Frequently Asked Questions

Why do ecommerce websites slow down specifically during sales and not on regular days?

Because regular traffic is predictable. It stays within the capacity the infrastructure was built for. Sales events break that pattern entirely, sending sudden spikes through concurrent users, database queries, and checkout attempts all at once, and that’s exactly when weak scaling, caching, or database performance finally shows itself.

How much traffic increase should a business plan for during a major sale?

There’s no universal number here since it depends on industry and marketing scale. That said, most mid sized ecommerce brands do well to plan for ten to twenty times their average daily traffic. Looking at data from previous sales alongside current marketing reach tends to give a much sharper estimate than guessing.

Is cloud auto scaling enough on its own to prevent slowdowns?

Not really.

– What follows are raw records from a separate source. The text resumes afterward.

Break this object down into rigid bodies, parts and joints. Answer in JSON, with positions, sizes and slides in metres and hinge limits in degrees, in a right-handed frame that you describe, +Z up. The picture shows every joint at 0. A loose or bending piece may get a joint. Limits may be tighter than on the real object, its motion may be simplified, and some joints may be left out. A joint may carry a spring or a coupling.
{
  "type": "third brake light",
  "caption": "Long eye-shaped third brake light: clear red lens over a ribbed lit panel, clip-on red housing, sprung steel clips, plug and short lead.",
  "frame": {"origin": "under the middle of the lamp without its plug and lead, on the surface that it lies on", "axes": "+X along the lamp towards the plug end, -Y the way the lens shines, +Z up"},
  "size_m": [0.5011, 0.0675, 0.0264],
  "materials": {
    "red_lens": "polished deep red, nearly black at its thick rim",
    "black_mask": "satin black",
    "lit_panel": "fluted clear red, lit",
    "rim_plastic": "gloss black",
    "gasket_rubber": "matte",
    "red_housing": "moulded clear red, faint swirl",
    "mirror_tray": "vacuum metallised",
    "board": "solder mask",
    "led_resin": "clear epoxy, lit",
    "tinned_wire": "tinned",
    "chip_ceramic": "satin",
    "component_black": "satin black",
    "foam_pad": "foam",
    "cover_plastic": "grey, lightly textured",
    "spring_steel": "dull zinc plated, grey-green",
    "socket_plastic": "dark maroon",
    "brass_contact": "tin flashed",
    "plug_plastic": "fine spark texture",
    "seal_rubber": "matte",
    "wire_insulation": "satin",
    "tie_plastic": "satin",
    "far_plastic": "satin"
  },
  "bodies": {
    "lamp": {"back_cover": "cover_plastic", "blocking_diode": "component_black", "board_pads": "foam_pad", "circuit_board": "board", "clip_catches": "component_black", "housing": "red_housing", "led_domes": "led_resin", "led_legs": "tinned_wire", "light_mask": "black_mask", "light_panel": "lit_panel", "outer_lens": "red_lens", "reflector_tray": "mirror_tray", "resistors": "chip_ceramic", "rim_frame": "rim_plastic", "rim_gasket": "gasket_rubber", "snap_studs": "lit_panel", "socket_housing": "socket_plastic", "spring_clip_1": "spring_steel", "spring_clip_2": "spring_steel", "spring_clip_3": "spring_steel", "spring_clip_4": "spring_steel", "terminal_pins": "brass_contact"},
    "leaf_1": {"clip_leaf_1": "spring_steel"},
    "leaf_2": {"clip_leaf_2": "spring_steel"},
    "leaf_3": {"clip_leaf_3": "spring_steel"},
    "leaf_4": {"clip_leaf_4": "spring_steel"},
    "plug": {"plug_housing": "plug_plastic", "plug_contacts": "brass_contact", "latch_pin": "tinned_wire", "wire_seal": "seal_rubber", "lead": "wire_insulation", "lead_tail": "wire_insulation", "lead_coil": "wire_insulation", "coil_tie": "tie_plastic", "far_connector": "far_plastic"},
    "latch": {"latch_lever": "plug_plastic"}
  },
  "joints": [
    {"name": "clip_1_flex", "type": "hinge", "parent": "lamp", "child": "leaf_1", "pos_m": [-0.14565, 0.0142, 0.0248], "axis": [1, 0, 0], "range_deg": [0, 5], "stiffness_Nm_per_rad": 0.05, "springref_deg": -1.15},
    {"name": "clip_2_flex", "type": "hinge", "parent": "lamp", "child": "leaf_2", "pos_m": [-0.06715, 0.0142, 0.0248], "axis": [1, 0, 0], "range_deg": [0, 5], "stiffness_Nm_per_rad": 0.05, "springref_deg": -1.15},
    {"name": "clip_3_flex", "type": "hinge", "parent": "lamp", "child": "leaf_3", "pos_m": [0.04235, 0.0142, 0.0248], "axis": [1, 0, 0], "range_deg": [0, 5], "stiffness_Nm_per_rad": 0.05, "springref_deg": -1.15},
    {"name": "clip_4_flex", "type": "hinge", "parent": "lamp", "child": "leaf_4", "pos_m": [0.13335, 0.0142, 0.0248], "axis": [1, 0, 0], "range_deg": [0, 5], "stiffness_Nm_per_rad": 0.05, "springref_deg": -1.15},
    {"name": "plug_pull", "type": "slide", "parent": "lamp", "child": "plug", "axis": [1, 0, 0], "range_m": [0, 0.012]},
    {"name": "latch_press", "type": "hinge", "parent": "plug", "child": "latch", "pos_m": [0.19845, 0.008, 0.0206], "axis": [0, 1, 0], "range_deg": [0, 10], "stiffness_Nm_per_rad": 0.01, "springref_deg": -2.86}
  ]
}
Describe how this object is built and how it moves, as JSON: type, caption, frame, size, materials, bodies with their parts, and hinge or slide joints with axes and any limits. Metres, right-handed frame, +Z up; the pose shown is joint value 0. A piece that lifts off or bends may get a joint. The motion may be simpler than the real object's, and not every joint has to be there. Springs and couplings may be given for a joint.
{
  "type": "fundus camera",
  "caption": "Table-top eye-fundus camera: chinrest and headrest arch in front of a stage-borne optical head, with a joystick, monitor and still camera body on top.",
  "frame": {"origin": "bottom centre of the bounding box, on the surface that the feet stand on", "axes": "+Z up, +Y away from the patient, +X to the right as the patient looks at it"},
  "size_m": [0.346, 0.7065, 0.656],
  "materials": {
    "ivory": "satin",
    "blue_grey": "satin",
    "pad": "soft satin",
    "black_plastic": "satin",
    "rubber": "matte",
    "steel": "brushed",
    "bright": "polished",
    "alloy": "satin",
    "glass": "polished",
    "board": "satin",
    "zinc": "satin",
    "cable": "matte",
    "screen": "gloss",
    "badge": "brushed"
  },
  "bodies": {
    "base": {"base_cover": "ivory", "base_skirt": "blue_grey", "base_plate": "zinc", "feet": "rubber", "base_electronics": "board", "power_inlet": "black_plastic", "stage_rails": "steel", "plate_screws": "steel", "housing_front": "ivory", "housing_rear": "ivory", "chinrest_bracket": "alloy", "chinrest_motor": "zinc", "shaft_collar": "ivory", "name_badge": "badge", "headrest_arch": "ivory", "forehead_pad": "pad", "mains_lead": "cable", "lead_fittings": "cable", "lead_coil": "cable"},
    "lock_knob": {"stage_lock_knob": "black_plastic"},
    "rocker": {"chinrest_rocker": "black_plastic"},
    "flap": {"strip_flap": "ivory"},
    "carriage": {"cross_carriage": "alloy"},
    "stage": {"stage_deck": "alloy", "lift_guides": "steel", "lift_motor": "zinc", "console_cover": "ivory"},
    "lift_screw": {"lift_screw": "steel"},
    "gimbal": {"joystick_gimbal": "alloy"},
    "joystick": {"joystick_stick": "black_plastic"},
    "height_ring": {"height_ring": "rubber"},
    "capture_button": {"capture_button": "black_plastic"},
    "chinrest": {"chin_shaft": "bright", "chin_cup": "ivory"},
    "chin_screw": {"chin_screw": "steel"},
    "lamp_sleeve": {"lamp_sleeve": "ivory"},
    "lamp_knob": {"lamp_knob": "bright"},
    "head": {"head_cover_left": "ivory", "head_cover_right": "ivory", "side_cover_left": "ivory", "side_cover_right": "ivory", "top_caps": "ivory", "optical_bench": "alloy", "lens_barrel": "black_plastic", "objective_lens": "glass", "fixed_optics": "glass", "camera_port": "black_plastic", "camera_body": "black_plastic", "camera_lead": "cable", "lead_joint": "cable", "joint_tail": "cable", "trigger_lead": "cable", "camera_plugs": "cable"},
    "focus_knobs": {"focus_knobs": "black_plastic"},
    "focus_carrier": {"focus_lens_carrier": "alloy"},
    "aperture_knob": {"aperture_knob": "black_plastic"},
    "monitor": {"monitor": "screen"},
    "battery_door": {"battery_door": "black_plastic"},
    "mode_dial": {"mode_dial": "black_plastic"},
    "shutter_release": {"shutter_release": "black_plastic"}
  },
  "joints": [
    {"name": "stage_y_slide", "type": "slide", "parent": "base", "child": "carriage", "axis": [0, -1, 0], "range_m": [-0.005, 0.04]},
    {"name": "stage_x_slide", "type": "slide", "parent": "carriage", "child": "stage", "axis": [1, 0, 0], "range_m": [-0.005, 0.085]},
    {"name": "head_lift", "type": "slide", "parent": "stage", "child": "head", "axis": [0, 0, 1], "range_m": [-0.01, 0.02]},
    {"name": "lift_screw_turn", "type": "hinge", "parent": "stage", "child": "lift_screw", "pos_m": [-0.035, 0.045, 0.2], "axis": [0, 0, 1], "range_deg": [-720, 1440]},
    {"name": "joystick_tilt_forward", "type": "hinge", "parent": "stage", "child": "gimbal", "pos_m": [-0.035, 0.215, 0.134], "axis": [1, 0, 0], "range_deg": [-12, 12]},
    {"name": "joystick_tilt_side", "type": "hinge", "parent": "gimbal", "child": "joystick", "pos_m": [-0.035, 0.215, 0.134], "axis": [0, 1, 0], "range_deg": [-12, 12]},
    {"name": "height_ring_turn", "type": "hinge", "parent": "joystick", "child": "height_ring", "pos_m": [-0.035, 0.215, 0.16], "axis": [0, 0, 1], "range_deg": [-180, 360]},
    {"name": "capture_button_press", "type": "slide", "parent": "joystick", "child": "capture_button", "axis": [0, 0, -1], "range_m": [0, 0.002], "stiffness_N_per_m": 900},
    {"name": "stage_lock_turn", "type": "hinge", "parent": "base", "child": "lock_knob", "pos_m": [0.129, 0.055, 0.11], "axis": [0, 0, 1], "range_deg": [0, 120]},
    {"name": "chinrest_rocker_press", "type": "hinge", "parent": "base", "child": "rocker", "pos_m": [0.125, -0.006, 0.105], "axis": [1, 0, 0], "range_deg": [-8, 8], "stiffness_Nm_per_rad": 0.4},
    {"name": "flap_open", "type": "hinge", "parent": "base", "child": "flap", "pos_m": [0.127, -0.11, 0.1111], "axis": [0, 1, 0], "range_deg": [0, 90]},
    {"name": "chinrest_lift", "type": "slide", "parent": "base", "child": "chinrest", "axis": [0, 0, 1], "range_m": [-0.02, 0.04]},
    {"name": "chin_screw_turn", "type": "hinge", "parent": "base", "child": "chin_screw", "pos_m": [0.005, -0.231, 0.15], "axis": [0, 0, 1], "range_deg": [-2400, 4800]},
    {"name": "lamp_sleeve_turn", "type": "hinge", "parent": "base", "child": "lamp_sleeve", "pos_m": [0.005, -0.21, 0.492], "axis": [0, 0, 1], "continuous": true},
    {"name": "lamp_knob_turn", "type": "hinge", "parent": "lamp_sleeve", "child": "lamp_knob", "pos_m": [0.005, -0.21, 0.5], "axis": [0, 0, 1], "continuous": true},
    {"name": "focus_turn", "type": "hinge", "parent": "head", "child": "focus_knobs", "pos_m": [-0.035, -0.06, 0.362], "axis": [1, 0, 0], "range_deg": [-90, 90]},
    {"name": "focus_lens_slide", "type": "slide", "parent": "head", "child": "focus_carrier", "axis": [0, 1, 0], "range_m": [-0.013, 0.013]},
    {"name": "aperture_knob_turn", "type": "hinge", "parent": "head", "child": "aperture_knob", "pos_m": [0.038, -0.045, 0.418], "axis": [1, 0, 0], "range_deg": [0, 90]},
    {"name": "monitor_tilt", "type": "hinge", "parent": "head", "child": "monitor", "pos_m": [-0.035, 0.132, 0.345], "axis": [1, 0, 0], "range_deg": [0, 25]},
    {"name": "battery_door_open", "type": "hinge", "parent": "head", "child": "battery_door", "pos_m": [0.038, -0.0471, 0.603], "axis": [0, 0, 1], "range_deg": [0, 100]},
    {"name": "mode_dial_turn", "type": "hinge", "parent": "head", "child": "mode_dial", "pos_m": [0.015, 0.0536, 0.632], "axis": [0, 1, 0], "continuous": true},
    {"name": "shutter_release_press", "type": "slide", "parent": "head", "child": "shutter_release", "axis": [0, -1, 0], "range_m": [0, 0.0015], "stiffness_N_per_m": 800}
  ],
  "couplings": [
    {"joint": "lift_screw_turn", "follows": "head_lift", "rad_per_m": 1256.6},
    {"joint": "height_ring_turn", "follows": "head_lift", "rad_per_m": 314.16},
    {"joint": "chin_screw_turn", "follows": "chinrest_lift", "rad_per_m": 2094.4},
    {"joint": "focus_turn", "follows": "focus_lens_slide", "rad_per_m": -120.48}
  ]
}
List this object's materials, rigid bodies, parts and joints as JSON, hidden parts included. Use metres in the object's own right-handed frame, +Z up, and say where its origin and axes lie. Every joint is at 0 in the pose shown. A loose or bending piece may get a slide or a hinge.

It handles server capacity well, but database bottlenecks, poor caching, and slow third party integrations won’t fix themselves just because servers can scale. You need infrastructure scaling, database optimization, caching, and monitoring all working together.

How early should load testing be done before a sales event?

Two to three weeks out is a good target. That leaves enough runway to catch issues and fix them properly, instead of rushing last minute changes right before launch, which tends to introduce new problems of its own.

Can slow website performance during a sale affect long term search rankings?

It can, yes. Poor Core Web Vitals, high bounce rates, and bad user experience signals during a traffic spike don’t just disappear once the sale ends. Search engines factor those signals into how they evaluate your site going forward.

What is the most common mistake businesses make when preparing for high traffic sales?

Assuming that whatever works fine on a normal day will hold up during a sale. Skipping realistic load testing and proper real time monitoring is the single biggest gap we see, and it’s usually the one that causes the most damage.